基于深度学习模型的重排序，通常被称为 Cross-encoder Reranker，经过特殊训练的神经网络可以更好地分析问题和文档之间的相关性。这类重排序可以给问题和文档之间的语义相似度进行打分，打分只取决于问题和文档的文本内容，不取决于文档在召回结果中的位置。这种方法的优点是检索准确度更高，但成本更高，响应时间更慢，比较适合于对检索精度要求极高的场景，比如医疗问诊。

我们也可以使用大名鼎鼎的Cohere进行重排，一个非常优秀的开源工具，支持多种重排序策略。其使用方法也非常简单，如以下代码所示：

from langchain_community.llms import Cohere  
from langchain.retrievers import ContextualCompressionRetriever  
from langchain.retrievers.document_compressors import CohereRerank  
from langchain.retrievers.document_compressors import CohereRerank  
retriever = vectorstore.as_retriever(search_kwargs={"k": 10})  
# Re-rank  
compressor = CohereRerank()  
compression_retriever = ContextualCompressionRetriever(  
    base_compressor=compressor, base_retriever=retriever  
)  
compressed_docs = compression_retriever.get_relevant_documents(question)

2. Refinement（压缩）

压缩，即对于检索到的内容块，不要直接输入大模型，而是先删除无关内容并突出重要上下文，从而减少整体提示长度，降低冗余信息对大模型的干扰。langchain中有一个基础的上下文压缩检索器可以使用，叫做ContextualCompressionRetriever。

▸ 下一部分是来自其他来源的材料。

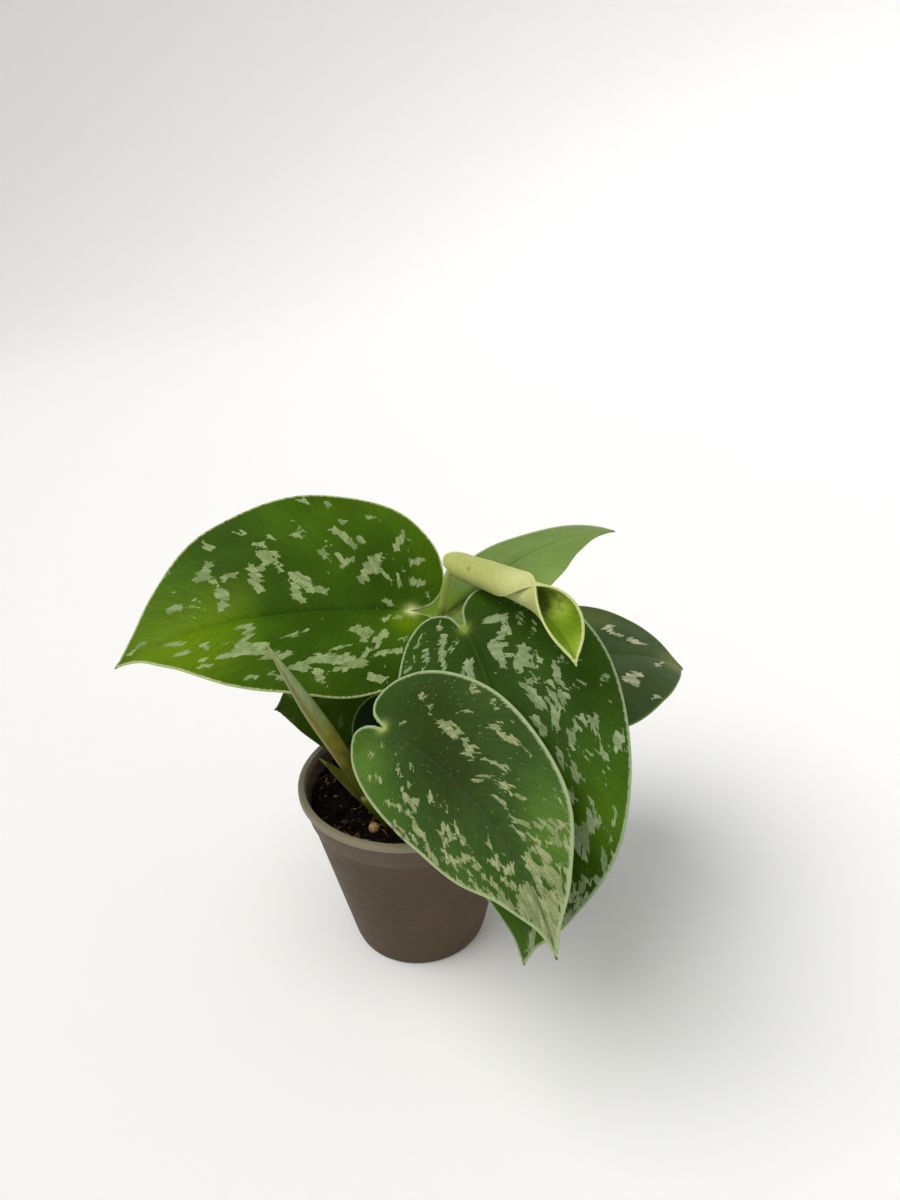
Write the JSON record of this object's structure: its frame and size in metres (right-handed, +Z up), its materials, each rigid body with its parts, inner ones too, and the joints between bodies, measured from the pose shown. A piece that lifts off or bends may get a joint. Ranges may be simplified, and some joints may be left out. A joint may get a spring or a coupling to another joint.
{
  "type": "potted satin pothos",
  "caption": "Young satin pothos in a small round nursery pot, with arching heart-shaped leaves splashed with silver, and new leaves that are still rolled.",
  "frame": {"origin": "centre of the pot's foot, on the surface that it stands on", "axes": "+Z up, -Y towards the viewer of the picture, +X to that viewer's right"},
  "size_m": [0.1313, 0.1127, 0.1114],
  "materials": {
    "pot": "matte",
    "soil": "matte",
    "pellet": "satin",
    "stem": "satin",
    "rolled_leaf": "satin",
    "leaf_bright": "satin",
    "leaf_bluish": "satin",
    "leaf_dark": "satin",
    "leaf_underside": "matte"
  },
  "bodies": {
    "root": {"pot": "pot", "soil": "soil", "pellet": "pellet", "stem_front": "stem", "leaf_spike": "rolled_leaf", "leaf_left": "leaf_bright", "leaf_centre": "leaf_bright", "leaf_front": "leaf_bluish", "leaf_right": "leaf_dark", "leaf_back": "leaf_underside", "leaf_low": "leaf_dark", "leaf_inner": "leaf_dark", "leaf_unfurling": "rolled_leaf"}
  },
  "joints": []
}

from langchain.retrievers import ContextualCompressionRetriever  
from langchain.retrievers.document_compressors import LLMChainExtractor  
from langchain_openai import OpenAI  
llm = OpenAI(temperature=0)  
compressor = LLMChainExtractor.from_llm(llm)  
compression_retriever = ContextualCompressionRetriever(  
    base_compressor=compressor, base_retriever=retriever  
)  
compressed_docs = compression_retriever.invoke(  
    "What did the president say about Ketanji Jackson Brown"  
)

LLMChainFilter是一个稍微简单但更强大的压缩器，它使用 LLM 链来决定过滤掉哪些最初检索到的文档以及返回哪些文档，而无需操作文档内容

from langchain.retrievers.document_compressors import LLMChainFilter  
_filter = LLMChainFilter.from_llm(llm)  
compression_retriever = ContextualCompressionRetriever(  
    base_compressor=_filter, base_retriever=retriever  
)  
compressed_docs = compression_retriever.invoke(  
    "What did the president say about Ketanji Jackson Brown"  
)  
pretty_print_docs(compressed_docs)

3. Corrective Rag（纠错性Rag）

Corrective-RAG (CRAG) 是一种 RAG 策略，它结合了对检索到的文档进行自我反思/自我评分。CRAG 增强生成的方式是使用轻量级的“检索评估器”，该评估器为每个检索到的文档返回一个置信度分数，然后该分数决定触发哪种检索操作。例如评估器可以根据置信度分数将检索到的文档标记为三个桶中的一个：正确、模糊、不正确。

如果所有检索到的文档的置信度分数均低于阈值，则假定检索“不正确”。这会触发采取新的知识来源（例如网络搜索）的行动，以实现生成的质量。如果至少有一个检索到的文档的置信度分数高于阈值，则假定检索“正确”，这会触发对检索到的文档进行知识细化的方法。知识细化包括将文档分割成“知识条”，然后根据相关性对每个条目进行评分，最相关的条目被重新组合为生成的内部知识。

所以，Corrective Rag的关键在于”检索评估器“的设计，以下是一个实现检索评估器的示例：

from langchain_core.prompts import ChatPromptTemplate  
from langchain_core.pydantic_v1 import BaseModel, Field  
from langchain_openai import ChatOpenAI  
# Data model  
class GradeDocuments(BaseModel):  
    """Binary score for relevance check on retrieved documents."""  
    binary_score: str = Field(  
        description="Documents are relevant to the question, 'yes' or 'no'"  
    )  
# LLM with function call  
llm = ChatOpenAI(model="gpt-3.5-turbo-0125", temperature=0)  
structured_llm_grader = llm.with_structured_output(GradeDocuments)  
# Prompt  
system = """You are a grader assessing relevance of a retrieved document to a user question. \n   
If the document contains keyword(s) or semantic meaning related to the question, grade it as relevant. \n  
Give a binary score 'yes' or 'no' score to indicate whether the document is relevant to the question."""  
grade_prompt = ChatPromptTemplate.from_messages(  
    [  
        ("system", system),  
        ("human", "Retrieved document: \n\n {document} \n\n User question: {question}"),  
    ]  
)  
retrieval_grader = grade_prompt | structured_llm_grader  
question = "agent memory"  
docs = retriever.get_relevant_documents(question)  
doc_txt = docs[1].page_content  
print(retrieval_grader.invoke({"question": question, "document": doc_txt}))

但是，Corrective Rag的局限性是严重依赖于检索评估器的质量，并容易受到网络搜索引入的偏见的影响，因此微调检索评估器可能是不可避免的。

到这里，三种有效优化检索召回的方法就介绍完了。

总结

在这篇文章中，详细介绍了优化Retrival（检索召回）的三种方法，包括Rerank（重排序）、RefineMent（压缩）、Corrective Rag（纠错性Rag）。检索召回的下一步是最终内容生成，即使使用了上述检索召回的优化方案，最终生成环节也可能遇到格式错误、内容不完整、政治不正确等问题。因此，在生成环节，我们也需要相应的优化方案，给整个RAG流程画上完美的句号。